Saikumar Nagarajan, a business consultant for the manufacturing and logistics segments, has eight years of software industry experience. He feels more noise is being made about the visa fee hike than may be warranted. “For large IT companies, the higher visa fee may only be a hit of 3 bps to profits and that is not much,” he notes.

Qualitative shifts that started a few years ago in the industry also point to the fee hike having only a minor impact. “Indian IT companies were probably seen primarily as body shops in the past; but the larger ones have developed capabilities for higher value-added services over the years,” he says.

“For example, Indian IT professionals may have had to spend a lot of time at the client location to understand the business process first and the client-specific customisations needed. This meant significant presence at the client site,” he says. But now, thanks to a lot of exposure, the 80 per cent of the time spent in learning the common process is not needed, reducing time and personnel needs. Companies have been taking up digital transformation projects which are large turnkey solutions for end-to-end process changes. These higher-value services offer possibilities for premium pricing and development in India.

Also, with lower hiring needs and higher pricing — with outcome-based and other non-linear pricing models — Indian IT companies may also consider local hiring options.

“Canada is a choice some service providers consider when they work with US clients in the mid-west or in the north-west,” he says.

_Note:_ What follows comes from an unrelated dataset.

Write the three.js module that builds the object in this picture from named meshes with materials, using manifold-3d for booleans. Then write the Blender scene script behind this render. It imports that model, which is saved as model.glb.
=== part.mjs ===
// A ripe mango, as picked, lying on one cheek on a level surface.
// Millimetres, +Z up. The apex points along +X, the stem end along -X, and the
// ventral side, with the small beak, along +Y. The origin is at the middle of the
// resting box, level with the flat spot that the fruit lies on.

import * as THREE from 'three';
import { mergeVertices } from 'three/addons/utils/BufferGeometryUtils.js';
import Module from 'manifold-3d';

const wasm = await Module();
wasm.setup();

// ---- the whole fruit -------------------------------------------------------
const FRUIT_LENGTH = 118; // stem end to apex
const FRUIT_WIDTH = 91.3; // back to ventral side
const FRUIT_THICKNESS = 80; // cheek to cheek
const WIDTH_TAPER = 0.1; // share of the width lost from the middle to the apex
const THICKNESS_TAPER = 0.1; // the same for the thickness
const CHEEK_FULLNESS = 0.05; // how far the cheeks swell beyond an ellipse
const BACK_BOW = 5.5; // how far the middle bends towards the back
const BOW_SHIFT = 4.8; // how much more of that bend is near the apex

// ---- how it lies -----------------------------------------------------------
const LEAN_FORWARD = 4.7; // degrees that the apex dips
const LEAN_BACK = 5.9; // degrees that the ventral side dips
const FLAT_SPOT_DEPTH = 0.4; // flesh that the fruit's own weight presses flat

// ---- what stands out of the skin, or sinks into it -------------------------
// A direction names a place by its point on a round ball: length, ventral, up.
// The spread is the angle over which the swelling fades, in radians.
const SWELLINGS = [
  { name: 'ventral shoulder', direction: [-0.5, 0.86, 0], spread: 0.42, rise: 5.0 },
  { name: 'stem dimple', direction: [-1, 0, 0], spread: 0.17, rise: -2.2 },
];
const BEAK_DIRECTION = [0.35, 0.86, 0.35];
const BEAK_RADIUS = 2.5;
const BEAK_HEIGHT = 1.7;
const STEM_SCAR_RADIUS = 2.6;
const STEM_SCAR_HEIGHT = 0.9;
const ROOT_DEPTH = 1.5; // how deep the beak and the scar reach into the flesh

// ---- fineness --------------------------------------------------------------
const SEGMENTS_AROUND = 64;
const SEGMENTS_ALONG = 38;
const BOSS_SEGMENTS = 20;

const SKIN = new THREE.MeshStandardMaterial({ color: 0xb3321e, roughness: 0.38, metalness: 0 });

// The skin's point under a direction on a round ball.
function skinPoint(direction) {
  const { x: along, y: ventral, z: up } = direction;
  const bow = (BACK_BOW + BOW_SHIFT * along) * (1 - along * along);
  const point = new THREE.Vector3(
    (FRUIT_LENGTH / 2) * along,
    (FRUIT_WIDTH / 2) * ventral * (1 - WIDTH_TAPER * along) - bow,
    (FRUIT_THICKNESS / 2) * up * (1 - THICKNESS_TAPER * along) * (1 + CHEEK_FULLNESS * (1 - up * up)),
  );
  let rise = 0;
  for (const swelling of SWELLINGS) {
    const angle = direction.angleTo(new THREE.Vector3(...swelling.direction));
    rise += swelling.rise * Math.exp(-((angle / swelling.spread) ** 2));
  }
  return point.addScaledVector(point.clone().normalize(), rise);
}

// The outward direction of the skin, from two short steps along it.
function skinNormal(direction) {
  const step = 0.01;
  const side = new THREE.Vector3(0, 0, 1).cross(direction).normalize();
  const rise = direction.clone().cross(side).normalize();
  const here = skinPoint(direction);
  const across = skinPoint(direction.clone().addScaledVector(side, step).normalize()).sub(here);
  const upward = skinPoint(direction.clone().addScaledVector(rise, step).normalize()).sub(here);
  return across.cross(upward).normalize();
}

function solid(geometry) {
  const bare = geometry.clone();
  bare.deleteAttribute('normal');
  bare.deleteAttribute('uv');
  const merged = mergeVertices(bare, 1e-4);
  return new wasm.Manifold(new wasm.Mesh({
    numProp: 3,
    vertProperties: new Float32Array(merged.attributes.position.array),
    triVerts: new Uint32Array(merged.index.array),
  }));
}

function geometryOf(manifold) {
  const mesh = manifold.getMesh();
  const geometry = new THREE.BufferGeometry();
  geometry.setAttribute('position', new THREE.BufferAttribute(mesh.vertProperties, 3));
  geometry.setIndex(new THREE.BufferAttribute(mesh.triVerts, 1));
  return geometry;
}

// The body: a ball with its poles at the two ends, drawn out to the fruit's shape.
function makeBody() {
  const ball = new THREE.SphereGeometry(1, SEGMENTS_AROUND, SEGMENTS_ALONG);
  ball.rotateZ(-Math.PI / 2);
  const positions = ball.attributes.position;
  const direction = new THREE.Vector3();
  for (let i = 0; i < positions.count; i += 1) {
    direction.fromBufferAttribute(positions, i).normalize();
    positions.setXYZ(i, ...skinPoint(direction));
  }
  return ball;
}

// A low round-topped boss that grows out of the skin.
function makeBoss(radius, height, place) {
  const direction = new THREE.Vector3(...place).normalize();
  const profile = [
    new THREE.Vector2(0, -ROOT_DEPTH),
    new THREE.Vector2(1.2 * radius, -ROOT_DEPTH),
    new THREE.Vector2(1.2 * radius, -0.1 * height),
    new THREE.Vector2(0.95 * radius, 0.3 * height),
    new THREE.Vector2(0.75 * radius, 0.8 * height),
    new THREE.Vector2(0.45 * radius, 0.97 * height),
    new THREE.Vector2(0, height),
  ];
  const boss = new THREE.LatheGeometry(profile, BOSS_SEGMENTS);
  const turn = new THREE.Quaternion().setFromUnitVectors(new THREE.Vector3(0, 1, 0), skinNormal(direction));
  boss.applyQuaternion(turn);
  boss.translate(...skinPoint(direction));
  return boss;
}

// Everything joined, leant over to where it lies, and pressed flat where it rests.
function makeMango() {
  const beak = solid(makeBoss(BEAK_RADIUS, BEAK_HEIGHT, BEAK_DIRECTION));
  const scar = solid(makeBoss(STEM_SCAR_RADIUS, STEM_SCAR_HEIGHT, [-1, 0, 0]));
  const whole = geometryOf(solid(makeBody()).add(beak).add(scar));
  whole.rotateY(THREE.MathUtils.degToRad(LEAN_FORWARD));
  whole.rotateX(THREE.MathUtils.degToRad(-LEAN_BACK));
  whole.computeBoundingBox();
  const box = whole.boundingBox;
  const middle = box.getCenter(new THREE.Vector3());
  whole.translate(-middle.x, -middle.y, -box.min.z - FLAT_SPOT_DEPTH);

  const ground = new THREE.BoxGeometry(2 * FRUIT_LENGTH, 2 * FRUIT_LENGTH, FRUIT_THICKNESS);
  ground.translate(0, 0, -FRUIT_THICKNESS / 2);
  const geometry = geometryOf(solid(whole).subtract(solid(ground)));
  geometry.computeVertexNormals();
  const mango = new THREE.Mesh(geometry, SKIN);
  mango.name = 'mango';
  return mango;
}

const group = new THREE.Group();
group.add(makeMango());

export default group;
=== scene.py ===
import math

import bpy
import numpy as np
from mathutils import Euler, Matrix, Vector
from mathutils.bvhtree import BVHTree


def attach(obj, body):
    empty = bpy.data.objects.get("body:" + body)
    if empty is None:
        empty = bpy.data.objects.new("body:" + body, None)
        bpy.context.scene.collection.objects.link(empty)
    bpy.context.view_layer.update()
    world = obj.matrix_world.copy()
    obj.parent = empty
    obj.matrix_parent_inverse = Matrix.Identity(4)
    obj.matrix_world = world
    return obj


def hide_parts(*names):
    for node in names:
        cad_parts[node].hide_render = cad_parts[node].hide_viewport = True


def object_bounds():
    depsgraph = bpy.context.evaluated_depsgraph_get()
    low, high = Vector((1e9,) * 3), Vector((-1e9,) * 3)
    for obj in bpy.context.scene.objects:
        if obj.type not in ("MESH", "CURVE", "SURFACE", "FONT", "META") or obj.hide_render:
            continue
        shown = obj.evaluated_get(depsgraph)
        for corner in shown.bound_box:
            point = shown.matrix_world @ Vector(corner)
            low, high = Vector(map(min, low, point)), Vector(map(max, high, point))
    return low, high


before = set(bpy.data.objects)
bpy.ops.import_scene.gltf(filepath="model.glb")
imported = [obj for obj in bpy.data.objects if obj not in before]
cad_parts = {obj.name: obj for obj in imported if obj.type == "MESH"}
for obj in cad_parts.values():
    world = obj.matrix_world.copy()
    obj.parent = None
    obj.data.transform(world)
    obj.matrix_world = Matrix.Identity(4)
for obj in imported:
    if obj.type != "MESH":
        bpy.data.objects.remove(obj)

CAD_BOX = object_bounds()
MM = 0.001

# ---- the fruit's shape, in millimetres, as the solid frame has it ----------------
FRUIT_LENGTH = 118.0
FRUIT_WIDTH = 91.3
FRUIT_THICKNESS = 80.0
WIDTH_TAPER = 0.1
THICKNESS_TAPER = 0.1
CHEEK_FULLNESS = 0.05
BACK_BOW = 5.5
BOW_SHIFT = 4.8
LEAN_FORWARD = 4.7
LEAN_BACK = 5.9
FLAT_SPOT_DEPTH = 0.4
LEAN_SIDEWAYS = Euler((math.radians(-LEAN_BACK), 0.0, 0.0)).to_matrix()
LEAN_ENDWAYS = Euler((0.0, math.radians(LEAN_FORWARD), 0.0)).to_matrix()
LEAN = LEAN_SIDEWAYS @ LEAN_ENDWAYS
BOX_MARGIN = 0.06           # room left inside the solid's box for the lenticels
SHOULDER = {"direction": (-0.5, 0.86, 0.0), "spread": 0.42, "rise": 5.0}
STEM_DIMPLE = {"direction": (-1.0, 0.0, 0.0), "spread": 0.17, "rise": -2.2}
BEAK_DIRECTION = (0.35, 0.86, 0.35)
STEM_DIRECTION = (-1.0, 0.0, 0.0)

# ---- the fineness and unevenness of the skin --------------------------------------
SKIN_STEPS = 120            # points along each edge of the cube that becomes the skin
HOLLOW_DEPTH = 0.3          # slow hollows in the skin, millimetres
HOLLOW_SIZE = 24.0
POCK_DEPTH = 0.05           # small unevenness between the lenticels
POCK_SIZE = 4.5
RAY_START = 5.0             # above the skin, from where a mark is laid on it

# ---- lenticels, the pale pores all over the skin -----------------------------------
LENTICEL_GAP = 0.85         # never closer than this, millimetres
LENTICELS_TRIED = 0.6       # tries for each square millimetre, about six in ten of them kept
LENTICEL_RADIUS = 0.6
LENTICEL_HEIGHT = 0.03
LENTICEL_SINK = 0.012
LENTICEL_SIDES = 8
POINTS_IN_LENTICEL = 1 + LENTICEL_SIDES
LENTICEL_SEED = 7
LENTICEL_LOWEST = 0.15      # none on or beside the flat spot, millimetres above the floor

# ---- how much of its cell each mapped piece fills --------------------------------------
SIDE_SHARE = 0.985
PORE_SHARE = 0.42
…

While he feels the impact of the hike would have been more severe if it had happened eight to 10 years ago, he thinks small and mid-sized service providers may still feel the pinch. “Many join IT firms and work for low pay as they hope to be placed in the US. These expectations may need to get readjusted,” he says. But, he believes changes in young employee attitude are already afoot. “Rather than wanting to earn quick bucks in dollars and settle down, there is a desire to do exciting work in start-ups here in India,” he notes.

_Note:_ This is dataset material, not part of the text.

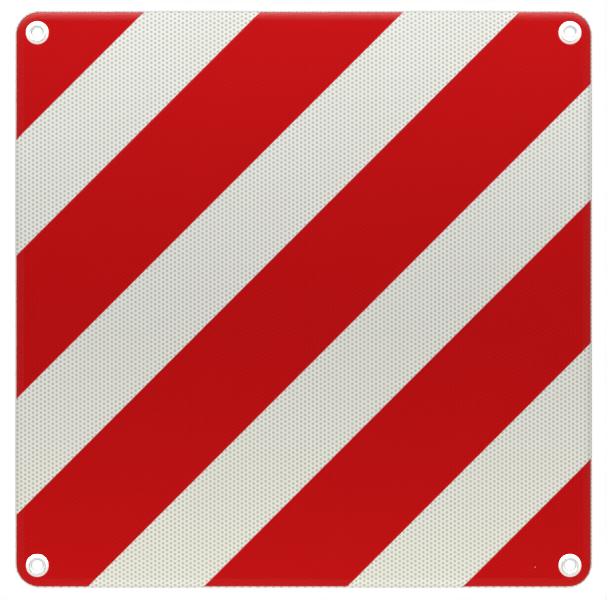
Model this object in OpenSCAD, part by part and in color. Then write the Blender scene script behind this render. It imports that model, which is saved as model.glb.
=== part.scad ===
// Overhanging load sign. A square aluminium plate has its edge turned back all round. White
// reflective sheeting covers its face and the bend, red stripes are printed on the sheeting, and
// an eyelet is rolled into each corner for the straps or screws that hold the sign.
// The sign stands upright with its face towards -Y. The origin is the centre of the four
// eyelets, on the plate's back. Sizes are in millimetres and angles in degrees.

/* [Panel] */
// Width of the panel over its outer edges
panel_w = 500; // [300:5:800]
// Height of the panel over its outer edges
panel_h = 500; // [300:5:800]
// Radius of the panel's corners
corner_r = 21; // [16:0.5:60]
// Thickness of the aluminium plate
plate_t = 1; // [0.6:0.1:3]

/* [Bent rim] */
// Inside radius of the bend that turns the edge back
rim_r = 8; // [5:0.5:14]
// Angle that the edge is turned back through
rim_angle = 70; // [30:1:75]

/* [Reflective sheeting] */
// Thickness of the white reflective sheeting
sheeting_t = 0.35; // [0.2:0.05:1]
// Bare plate left outside the sheeting, measured along the bend
sheeting_inset = 0.4; // [0.1:0.1:3]

/* [Red print] */
// Thickness of the red ink
ink_t = 0.1; // [0.05:0.01:0.3]
// White border between the red ink and the plate's edge, measured along the bend
ink_inset = 3; // [0.5:0.1:5]
// Width of a red stripe
red_w = 87.8; // [20:0.1:150]
// Width of a white stripe
white_w = 70.8; // [20:0.1:150]
// Slope of the stripes, which rise to the right
stripe_angle = 45; // [15:1:75]

/* [Eyelets] */
// Diameter of the clear hole through an eyelet
eyelet_bore = 9.5; // [6:0.1:16]
// Thickness of the metal that an eyelet is drawn from
eyelet_t = 0.5; // [0.3:0.05:0.7]
// Width of an eyelet's flange, from the hole to the rim
flange_w = 5.05; // [4.2:0.05:8]
// Height of the flange's crest above the print
crest_h = 1.3; // [0.9:0.05:2]
// Radius of the throat that leads from the crest into the hole
throat_r = 2; // [1.6:0.05:3.6]
// Straight length of barrel behind the plate
barrel_land = 0.8; // [0.3:0.1:2]
// Radius of the curl that holds the eyelet at the back
curl_r = 1.5; // [1:0.05:2.5]
// Clearance between the punched hole and the throat
hole_gap = 0.2; // [0.05:0.05:1]
// Least distance from the flange to the bend
flange_gap = 0.6; // [0.2:0.1:5]

/* [Hidden] */
$fn = 96;

// Cuts run this far past the faces that they go through
past = 1;

// Width of the bend as seen from the front, over the plate or the sheeting on it, whichever
// reaches further, and radius of the flat field's corners inside it
skin_r = rim_r + plate_t + sheeting_t;
skin_angle = rim_angle - sheeting_inset / skin_r * 180 / PI;
rim_w = max((rim_r + plate_t) * sin(rim_angle), skin_r * sin(skin_angle));
flat_corner_r = corner_r - rim_w;

// Height of the print's face above the plate's back: the flanges seat there
print_z = plate_t + sheeting_t;
face_z = print_z + ink_t;

// Distance from one red stripe to the next
stripe_pitch = red_w + white_w;

// An eyelet's section, measured outwards from its axis and forwards from its seat
bore_r = eyelet_bore / 2;
flange_r = bore_r + flange_w;
crest_r = bore_r + throat_r;
throat_z = crest_h - throat_r;
brow_w = flange_r - crest_r;
brow_r = (brow_w ^ 2 + crest_h ^ 2) / (2 * crest_h);
brow_z = crest_h - brow_r;
curl_z = min(throat_z, -face_z) - barrel_land;
lip_r = bore_r + 2 * curl_r;

// The hole is punched just wide enough to pass the throat at the print's face
hole_r = crest_r - sqrt((throat_r - eyelet_t) ^ 2 - throat_z ^ 2) + hole_gap;

// Each eyelet sits as far into its corner as its flange stays clear of the bend
side_inset = rim_w + flange_gap + flange_r;
eyelet_inset = max(side_inset, corner_r - (corner_r - side_inset) / sqrt(2));
eyelet_x = panel_w / 2 - eyelet_inset;
eyelet_y = panel_h / 2 - eyelet_inset;

// Stands what is drawn face up on its lower edge, with its face towards -Y
module upright() {
    rotate([90, 0, 0]) children();
}

// Section of one layer round the bend, drawn about the bend's centre. The layer starts at
// height base above the plate's back and ends short of the plate's edge by inset.
module rim_section(base, t, inset) {
    face_r = rim_r + base + t;
    end_angle = rim_angle - inset / face_r * 180 / PI;
    far = 2 * face_r;
    intersection() {
        difference() {
            circle(r = face_r);
            circle(r = rim_r + base);
        }
        polygon([
            [0, 0],
            [0, far],
            [far * tan(end_angle / 2), far],
            [far * sin(end_angle), far * cos(end_angle)]
        ]);
    }
}

// Section of one layer from a corner's axis outwards: its flat part and then its bend. A side's
// flat part starts further in, so that it laps the middle of the panel.
module edge_section(base, t, inset, lap = 0) {
    translate([-lap, base]) square([flat_corner_r + lap, t]);
    translate([flat_corner_r, -rim_r]) rim_section(base, t, inset);
}

// One layer of the panel, face up: the middle, and an edge that is straight along each side
// and turned round each corner
module layer(base, t, inset) {
    translate([0, 0, base])
        linear_extrude(t)
            square([panel_w - 2 * corner_r, panel_h - 2 * corner_r], center = true);
    for (side = [0:3]) {
        across = side % 2 == 0 ? panel_w : panel_h;
        along = side % 2 == 0 ? panel_h : panel_w;
        rotate([0, 0, 90 * side]) {
            translate([across / 2 - corner_r, 0, 0])
                rotate([90, 0, 0])
                    linear_extrude(along - 2 * corner_r, center = true)
                        edge_section(base, t, inset, corner_r);
            translate([across / 2 - corner_r, along / 2 - corner_r, 0])
                rotate_extrude(angle = 90) edge_section(base, t, inset);
        }
    }
}

// The red stripes as tall slabs. One is centred on the panel, and the others follow on both
// sides until they pass its corners.
module stripes() {
    reach = norm([panel_w, panel_h]);
    count = ceil(reach / 2 / stripe_pitch);
    translate([0, 0, -rim_r])
        linear_extrude(rim_r + face_z + past)
            rotate(stripe_angle)
                for (k = [-count:count])
                    translate([0, k * stripe_pitch]) square([reach, red_w], center = true);
}

// The four holes that are punched through plate, sheeting and print together
module punched_holes() {
    for (x = [-1, 1], y = [-1, 1])
        translate([x * eyelet_x, y * eyelet_y, -past])
            cylinder(r = hole_r, h = face_z + 2 * past);
}

// Quarter of a drawn wall, turned about the origin, on the side that across and up point to
module wall_quarter(r, across, up) {
    intersection() {
        difference() {
            circle(r = r);
            circle(r = r - eyelet_t);
        }
        translate([across < 0 ? -r : 0, up < 0 ? -r : 0]) square(r);
    }
}

// Section of an eyelet: a domed flange, a rounded throat, a straight barrel, and a curl whose
// lip bears on the plate's back
module eyelet_section() {
    intersection() {
        translate([crest_r, brow_z]) wall_quarter(brow_r, 1, 1);
        translate([crest_r, 0]) square([brow_w, crest_h]);
    }
    translate([crest_r, throat_z]) wall_quarter(throat_r, -1, 1);
    translate([bore_r, curl_z]) square([eyelet_t, throat_z - curl_z]);
    translate([bore_r + curl_r, curl_z]) {
        wall_quarter(curl_r, -1, -1);
        wall_quarter(curl_r, 1, -1);
    }
    translate([lip_r - eyelet_t, curl_z]) square([eyelet_t, -face_z - curl_z]);
}

// An eyelet, set at the left or right and at the top or bottom
module eyelet(side, level) {
    color([0.86, 0.86, 0.84]) upright()
        translate([side * eyelet_x, level * eyelet_y, face_z])
            rotate_extrude() eyelet_section();
}

module plate() {
    color([0.75, 0.76, 0.77]) upright() difference() {
        layer(0, plate_t, 0);
        punched_holes();
    }
}

module reflective_sheeting() {
    color([0.9, 0.9, 0.87]) upright() difference() {
        layer(plate_t, sheeting_t, sheeting_inset);
        punched_holes();
    }
}

module red_print() {
    color([0.72, 0.07, 0.08]) upright() difference() {
        intersection() {
            layer(print_z, ink_t, ink_inset);
            stripes();
        }
        punched_holes();
    }
}

plate();
reflective_sheeting();
red_print();
eyelet(-1, 1);  // eyelet_top_left
eyelet(1, 1);  // eyelet_top_right
eyelet(-1, -1);  // eyelet_bottom_left
eyelet(1, -1);  // eyelet_bottom_right
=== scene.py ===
# Overhanging load sign: a square aluminium panel with its edge bent back, white reflective
# sheeting, red printed stripes and an eyelet in each corner. Lengths are in metres, X runs to
# the right, Z up, and the striped face looks towards -Y.
import math

import bpy
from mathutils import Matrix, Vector


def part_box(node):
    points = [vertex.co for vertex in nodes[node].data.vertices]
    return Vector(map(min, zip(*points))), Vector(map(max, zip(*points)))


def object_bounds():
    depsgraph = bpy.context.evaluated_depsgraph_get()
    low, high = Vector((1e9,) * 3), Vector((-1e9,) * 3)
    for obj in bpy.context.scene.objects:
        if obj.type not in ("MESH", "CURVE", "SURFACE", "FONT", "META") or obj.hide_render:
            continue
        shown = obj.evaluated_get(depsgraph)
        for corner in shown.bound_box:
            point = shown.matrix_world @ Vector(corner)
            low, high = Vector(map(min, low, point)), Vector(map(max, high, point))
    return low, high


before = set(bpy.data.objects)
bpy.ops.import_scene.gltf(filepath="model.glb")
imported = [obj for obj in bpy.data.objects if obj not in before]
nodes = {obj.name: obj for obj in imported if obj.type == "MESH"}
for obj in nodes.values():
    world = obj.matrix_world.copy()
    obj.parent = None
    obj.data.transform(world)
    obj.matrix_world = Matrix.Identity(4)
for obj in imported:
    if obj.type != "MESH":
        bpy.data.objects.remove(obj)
cad_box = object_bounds()


# Plate
# One sheet of mill-finish aluminium, blanked with round corners and bent back all round. Only
# its back and its cut edge are bare, where the fine lines of the rolling mill run upright.
MM = 0.001

plate_metal = (196, 198, 200)
plate_dull = (172, 174, 177)
plate_roughness, plate_roughness_rise = 0.28, 0.2
rolling_line_w = 0.35 * MM
rolling_line_run = 60 * MM
rolling_detail = 3
rolling_depth = 0.004 * MM
cloud_w = 45 * MM
cloud_part = 0.6


class Reading:
    """A socket whose value can stand in a sum: each sign adds its Math node."""

    def __init__(self, paint, socket):
        self.paint = paint
        self.socket = socket

    def __add__(self, other):
        return self.paint.math("ADD", self, other)

    def __radd__(self, other):
        return self.paint.math("ADD", other, self)

    def __sub__(self, other):
        return self.paint.math("SUBTRACT", self, other)

    def __rsub__(self, other):
        return self.paint.math("SUBTRACT", other, self)

    def __mul__(self, other):
        return self.paint.math("MULTIPLY", self, other)

    def __rmul__(self, other):
        return self.paint.math("MULTIPLY", other, self)

    def __truediv__(self, other):
        return self.paint.math("DIVIDE", self, other)

    def __abs__(self):
        return self.paint.math("ABSOLUTE", self)


class Paint:
    """The nodes of one material, or of the world."""

    def __init__(self, owner):
        owner.use_nodes = True
        self.tree = owner.node_tree
        self.tree.nodes.clear()

    def node(self, kind, settings=None, inputs=None, output=0):
        """One node, of which the reading of one output is given back."""
        made = self.tree.nodes.new(kind)
        for name, value in (settings or {}).items():
            setattr(made, name, value)
        for name, value in (inputs or {}).items():
            if isinstance(value, Reading):
                self.tree.links.new(value.socket, made.inputs[name])
            else:
                made.inputs[name].default_value = value
        return Reading(self, made.outputs[output]) if len(made.outputs) else made

    def math(self, operation, *values):
        return self.node("ShaderNodeMath", {"operation": operation}, dict(enumerate(values)))

    def step(self, value, low, high):
        """0 where value is under low, 1 where it is over high, and a smooth rise between."""
        return self.node("ShaderNodeMapRange", {"interpolation_type": "SMOOTHSTEP"},
                         {"Value": value, "From Min": low, "From Max": high})

    def blend(self, share, low, high):
        """The colour low where share is 0 and the colour high where it is 1."""
        return self.node("ShaderNodeMix", {"data_type": "RGBA"}, {0: share, 6: low, 7: high}, 2)


def linear(colour):
    """A colour written in 0 to 255 steps, as the shader's linear values."""
    parts = [part / 255 for part in colour]
    return [(p / 12.92 if p < 0.04045 else ((p + 0.055) / 1.055) ** 2.4) for p in parts] + [1]


def place_in(paint, scale=(1, 1, 1)):
    """The surface's place on the panel, stretched by scale."""
    place = paint.node("ShaderNodeTexCoord", output="Object")
    return paint.node("ShaderNodeMapping", {}, {"Vector": place, "Scale": scale})


def grain(paint, width, detail=2, run=None):
    """Noise about width across, drawn out along Z over run where run is given."""
    stretch = (1 / width, 1 / width, 1 / (run or width))
    return paint.node("ShaderNodeTexNoise", {},
                      {"Vector": place_in(paint, stretch), "Scale": 1, "Detail": detail})


def finish(name, look):
    """A material made by look, which gets its paint and returns the surface shader."""
    material = bpy.data.materials.new(name)
    paint = Paint(material)
    paint.node("ShaderNodeOutputMaterial", {}, {"Surface": look(paint)})
    return material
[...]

The hiring emphasis of companies, especially the larger ones, is also changing — from focus on numbers to emphasis on right skills. “Software testing, for instance, requires a lot of resources and companies have started using tools to automate this process and re-skill the existing workforce to deliver higher value,” he says.



‘A lot more local talent in the US’

Vidyasagar Ganesan, a hardware professional with over 18 years of experience, lives in the US. His view, from the other side of the globe, is that the workforce demographic shift and broader industry changes make the visa fee hike issue pale in comparison with the larger tectonic shifts.

“During the 1990s, many professionals from Asia went to the US either as students or on a work visa and settled there. Now, their children are young graduates and many of them are engineers. Importantly, there was a lot of emphasis placed on Science, Technology, Engineering and Mathematics, known as STEM education. This is also paying off and there is a lot more local talent available now,” he details.

He says companies hesitate to hire foreign students who come to study and start working as getting a work visa is not assured, given the low quota and the lottery system. “The normal time-tested routes to immigrate to the US are not readily available anymore,” he observes. The hardware industry has shrunk in size and there is a lot of consolidation. “So, companies in Silicon Valley are finding that they can avoid all the hassles of the visa process and just hire locally,” he says.

The economics of hiring foreign workers is nowhere as favourable as it used to be.